## Given problem
Will you quote precisely the lines that run from the top of the material below to the line containing "return BAR_REAR_TOP +", both ends included?

#### Data

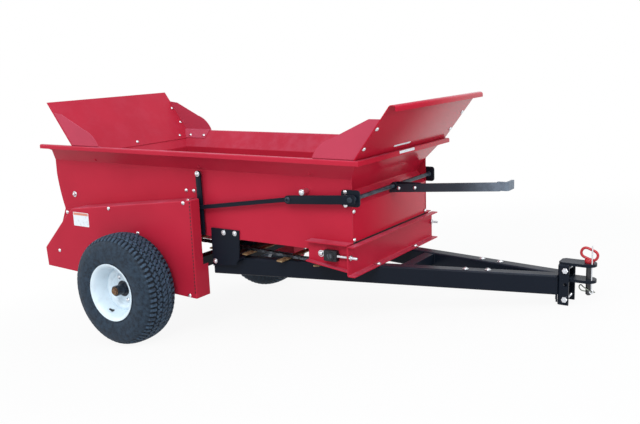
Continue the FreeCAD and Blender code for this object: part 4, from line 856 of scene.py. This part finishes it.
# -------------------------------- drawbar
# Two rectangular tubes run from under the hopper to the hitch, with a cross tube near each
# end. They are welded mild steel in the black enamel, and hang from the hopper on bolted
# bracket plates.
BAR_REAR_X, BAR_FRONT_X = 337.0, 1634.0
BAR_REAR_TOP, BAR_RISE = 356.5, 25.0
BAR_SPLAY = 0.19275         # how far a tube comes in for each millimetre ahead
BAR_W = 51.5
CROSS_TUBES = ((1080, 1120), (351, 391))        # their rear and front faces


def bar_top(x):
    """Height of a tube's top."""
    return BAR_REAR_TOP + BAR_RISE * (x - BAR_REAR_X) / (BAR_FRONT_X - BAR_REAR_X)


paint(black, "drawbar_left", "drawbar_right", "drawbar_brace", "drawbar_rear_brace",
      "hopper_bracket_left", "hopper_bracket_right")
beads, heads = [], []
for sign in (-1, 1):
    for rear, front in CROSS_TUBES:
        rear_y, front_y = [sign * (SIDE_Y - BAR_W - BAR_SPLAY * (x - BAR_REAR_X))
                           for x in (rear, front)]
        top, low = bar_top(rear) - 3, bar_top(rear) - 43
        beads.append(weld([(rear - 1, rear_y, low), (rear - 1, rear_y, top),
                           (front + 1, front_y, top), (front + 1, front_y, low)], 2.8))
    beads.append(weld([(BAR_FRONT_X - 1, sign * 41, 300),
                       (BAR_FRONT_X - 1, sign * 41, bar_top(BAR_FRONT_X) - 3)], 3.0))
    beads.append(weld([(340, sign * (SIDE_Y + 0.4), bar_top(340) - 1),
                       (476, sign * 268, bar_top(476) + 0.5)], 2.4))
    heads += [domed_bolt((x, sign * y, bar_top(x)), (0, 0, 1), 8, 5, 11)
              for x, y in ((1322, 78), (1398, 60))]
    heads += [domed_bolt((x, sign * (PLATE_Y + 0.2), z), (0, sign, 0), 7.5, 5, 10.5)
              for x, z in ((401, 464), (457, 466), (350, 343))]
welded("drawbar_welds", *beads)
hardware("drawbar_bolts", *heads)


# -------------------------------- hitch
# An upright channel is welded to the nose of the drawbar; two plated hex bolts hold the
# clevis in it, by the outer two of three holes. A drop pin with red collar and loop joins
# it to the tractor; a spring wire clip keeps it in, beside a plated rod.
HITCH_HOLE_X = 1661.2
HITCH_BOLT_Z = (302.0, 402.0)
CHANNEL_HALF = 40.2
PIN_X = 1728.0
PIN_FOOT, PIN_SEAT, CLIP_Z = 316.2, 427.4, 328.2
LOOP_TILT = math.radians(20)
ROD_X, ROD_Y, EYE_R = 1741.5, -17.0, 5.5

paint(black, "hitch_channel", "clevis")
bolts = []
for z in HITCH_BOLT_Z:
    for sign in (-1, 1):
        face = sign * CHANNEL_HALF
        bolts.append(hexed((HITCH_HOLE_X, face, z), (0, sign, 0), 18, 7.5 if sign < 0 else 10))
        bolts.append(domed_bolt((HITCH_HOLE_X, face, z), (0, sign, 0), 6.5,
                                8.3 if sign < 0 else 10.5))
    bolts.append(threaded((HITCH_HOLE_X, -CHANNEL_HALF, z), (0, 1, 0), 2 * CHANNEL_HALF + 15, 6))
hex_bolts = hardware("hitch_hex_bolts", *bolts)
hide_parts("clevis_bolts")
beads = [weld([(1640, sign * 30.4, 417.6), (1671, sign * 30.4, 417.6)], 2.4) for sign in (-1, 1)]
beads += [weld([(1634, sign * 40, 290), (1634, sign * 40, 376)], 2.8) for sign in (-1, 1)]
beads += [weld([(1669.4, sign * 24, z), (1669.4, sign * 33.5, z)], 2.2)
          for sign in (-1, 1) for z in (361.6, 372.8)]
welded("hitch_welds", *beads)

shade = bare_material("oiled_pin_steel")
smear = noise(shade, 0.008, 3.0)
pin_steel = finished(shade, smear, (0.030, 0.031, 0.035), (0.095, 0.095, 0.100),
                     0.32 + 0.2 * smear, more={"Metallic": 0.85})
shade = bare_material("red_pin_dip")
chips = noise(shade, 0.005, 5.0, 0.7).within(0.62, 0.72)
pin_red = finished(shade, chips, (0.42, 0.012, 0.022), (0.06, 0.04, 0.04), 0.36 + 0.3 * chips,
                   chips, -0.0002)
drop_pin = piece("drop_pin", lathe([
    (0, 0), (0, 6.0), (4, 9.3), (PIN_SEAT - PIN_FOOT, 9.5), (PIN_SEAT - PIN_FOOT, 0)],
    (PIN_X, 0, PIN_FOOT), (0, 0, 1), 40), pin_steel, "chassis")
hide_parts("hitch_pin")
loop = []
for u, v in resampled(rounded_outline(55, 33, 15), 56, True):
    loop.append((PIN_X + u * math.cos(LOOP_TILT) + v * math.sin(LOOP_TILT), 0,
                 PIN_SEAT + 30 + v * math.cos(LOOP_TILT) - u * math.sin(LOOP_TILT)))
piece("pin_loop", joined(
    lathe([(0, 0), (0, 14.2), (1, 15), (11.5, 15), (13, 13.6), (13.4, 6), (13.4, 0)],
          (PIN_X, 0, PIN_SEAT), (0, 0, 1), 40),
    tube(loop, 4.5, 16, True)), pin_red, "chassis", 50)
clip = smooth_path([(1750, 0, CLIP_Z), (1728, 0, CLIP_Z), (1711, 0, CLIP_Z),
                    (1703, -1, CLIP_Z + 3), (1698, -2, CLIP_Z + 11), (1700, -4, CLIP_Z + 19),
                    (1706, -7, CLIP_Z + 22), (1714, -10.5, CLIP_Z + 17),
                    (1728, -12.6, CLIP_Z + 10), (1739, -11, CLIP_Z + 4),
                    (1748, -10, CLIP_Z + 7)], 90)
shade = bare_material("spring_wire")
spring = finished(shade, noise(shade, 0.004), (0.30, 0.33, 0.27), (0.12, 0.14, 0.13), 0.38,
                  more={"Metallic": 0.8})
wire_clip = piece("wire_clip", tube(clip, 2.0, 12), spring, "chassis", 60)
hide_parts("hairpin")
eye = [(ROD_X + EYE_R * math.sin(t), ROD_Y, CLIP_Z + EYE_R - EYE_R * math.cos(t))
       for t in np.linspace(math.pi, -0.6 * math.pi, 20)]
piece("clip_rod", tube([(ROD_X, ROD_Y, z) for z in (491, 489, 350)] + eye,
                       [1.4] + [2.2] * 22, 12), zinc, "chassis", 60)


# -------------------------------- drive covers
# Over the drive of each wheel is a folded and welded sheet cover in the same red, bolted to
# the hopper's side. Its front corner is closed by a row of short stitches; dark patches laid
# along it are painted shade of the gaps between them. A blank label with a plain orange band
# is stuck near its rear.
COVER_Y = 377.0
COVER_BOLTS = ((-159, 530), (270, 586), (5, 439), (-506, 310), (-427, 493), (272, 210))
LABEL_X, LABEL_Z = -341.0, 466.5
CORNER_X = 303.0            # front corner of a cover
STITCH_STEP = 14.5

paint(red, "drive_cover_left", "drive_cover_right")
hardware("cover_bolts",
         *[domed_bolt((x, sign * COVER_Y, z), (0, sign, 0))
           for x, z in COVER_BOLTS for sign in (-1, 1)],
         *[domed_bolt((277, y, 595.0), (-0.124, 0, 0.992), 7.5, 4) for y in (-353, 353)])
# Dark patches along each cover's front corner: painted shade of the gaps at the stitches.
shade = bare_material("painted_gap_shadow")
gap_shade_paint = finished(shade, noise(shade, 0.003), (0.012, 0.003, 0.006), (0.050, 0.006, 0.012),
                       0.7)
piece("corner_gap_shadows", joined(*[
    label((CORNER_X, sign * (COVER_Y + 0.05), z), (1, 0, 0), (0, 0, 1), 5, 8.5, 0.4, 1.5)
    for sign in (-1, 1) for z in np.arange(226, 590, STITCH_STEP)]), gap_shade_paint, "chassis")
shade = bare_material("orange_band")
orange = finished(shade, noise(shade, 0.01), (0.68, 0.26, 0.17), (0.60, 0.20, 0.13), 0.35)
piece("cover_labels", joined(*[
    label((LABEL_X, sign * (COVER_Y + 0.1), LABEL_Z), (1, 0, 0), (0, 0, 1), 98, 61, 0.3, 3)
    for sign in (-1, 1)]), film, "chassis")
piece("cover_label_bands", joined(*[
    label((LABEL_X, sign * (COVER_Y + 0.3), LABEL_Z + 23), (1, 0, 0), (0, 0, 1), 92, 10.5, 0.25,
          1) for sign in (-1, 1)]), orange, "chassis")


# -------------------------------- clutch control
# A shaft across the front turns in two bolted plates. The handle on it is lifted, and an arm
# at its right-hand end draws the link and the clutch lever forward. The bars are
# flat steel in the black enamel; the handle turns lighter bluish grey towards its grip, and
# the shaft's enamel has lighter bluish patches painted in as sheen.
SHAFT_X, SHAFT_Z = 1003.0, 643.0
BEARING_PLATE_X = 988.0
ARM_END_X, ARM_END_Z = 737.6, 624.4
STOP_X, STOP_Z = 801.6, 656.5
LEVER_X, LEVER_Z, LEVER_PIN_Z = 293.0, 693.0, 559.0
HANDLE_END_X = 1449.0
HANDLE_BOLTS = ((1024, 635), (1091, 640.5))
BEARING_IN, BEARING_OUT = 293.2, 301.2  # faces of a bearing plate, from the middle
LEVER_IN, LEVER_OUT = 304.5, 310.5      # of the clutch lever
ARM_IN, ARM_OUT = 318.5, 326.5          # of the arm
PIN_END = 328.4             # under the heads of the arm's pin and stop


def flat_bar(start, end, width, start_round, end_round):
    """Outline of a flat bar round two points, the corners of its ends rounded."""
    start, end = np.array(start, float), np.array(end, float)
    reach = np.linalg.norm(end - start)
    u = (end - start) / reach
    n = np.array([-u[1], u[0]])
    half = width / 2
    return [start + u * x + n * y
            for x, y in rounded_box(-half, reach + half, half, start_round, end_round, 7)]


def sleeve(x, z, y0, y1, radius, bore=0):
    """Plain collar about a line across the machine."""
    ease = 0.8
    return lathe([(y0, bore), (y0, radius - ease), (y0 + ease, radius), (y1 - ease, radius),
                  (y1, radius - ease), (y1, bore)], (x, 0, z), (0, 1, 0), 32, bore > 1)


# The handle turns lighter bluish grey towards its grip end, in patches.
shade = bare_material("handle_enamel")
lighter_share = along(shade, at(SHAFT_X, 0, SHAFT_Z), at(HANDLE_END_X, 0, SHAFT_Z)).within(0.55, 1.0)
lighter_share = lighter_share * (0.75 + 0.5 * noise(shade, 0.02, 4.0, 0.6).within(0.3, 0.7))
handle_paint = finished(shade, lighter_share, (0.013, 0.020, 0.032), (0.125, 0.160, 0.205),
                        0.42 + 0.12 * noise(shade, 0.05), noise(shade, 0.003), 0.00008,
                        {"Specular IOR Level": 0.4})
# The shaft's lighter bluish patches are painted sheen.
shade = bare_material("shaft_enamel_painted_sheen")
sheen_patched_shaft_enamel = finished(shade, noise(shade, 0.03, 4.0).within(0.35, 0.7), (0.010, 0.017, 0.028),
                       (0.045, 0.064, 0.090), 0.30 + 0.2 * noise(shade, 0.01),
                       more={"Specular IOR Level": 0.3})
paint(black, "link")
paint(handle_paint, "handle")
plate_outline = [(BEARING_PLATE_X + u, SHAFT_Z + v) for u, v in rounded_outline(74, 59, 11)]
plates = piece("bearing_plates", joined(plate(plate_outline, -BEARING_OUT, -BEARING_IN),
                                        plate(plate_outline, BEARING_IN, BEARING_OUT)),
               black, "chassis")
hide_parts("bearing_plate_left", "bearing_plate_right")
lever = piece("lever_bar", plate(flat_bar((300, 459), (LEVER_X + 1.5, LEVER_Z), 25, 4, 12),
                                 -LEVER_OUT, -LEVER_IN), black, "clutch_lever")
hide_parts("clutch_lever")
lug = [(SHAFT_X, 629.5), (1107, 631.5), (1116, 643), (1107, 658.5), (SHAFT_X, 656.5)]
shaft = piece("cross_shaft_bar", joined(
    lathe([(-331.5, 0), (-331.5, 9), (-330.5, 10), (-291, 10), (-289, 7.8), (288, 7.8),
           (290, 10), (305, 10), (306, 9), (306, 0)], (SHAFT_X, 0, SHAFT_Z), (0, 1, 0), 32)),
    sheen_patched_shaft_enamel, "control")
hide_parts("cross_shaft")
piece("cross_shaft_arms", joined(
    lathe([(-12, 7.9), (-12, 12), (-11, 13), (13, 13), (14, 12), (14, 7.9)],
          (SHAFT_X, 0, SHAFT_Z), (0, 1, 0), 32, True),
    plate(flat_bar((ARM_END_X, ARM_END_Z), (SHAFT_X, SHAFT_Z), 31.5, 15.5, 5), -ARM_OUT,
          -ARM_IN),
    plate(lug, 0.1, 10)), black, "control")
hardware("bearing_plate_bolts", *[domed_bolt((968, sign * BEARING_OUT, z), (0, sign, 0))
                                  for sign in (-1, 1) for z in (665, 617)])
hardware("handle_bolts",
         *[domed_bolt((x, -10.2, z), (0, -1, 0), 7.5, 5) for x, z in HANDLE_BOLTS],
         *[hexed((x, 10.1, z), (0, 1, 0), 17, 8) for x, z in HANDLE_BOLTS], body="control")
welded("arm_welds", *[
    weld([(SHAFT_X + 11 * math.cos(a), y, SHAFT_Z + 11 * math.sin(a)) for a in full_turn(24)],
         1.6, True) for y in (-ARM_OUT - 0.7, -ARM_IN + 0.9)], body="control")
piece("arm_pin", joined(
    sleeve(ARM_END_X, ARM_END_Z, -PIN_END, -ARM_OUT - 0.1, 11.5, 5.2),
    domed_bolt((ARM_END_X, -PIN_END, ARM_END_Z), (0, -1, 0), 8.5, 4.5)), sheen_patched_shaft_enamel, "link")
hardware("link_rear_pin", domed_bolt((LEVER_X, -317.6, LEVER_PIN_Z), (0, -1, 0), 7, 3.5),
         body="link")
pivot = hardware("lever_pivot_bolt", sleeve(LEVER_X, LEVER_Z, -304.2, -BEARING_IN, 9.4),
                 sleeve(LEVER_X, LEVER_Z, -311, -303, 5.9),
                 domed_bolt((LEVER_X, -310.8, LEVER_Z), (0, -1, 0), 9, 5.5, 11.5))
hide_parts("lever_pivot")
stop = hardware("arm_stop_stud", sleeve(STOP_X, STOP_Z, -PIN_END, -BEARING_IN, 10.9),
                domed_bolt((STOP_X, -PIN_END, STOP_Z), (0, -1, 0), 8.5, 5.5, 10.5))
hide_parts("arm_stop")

########

## Expected answer
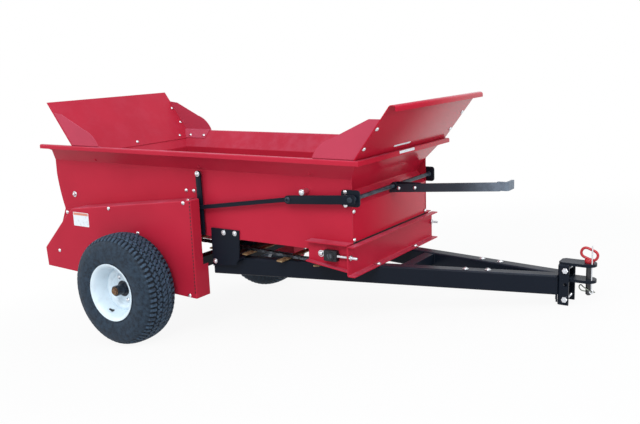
Continue the FreeCAD and Blender code for this object: part 4, from line 856 of scene.py. This part finishes it.
# -------------------------------- drawbar
# Two rectangular tubes run from under the hopper to the hitch, with a cross tube near each
# end. They are welded mild steel in the black enamel, and hang from the hopper on bolted
# bracket plates.
BAR_REAR_X, BAR_FRONT_X = 337.0, 1634.0
BAR_REAR_TOP, BAR_RISE = 356.5, 25.0
BAR_SPLAY = 0.19275         # how far a tube comes in for each millimetre ahead
BAR_W = 51.5
CROSS_TUBES = ((1080, 1120), (351, 391))        # their rear and front faces


def bar_top(x):
    """Height of a tube's top."""
    return BAR_REAR_TOP + BAR_RISE * (x - BAR_REAR_X) / (BAR_FRONT_X - BAR_REAR_X)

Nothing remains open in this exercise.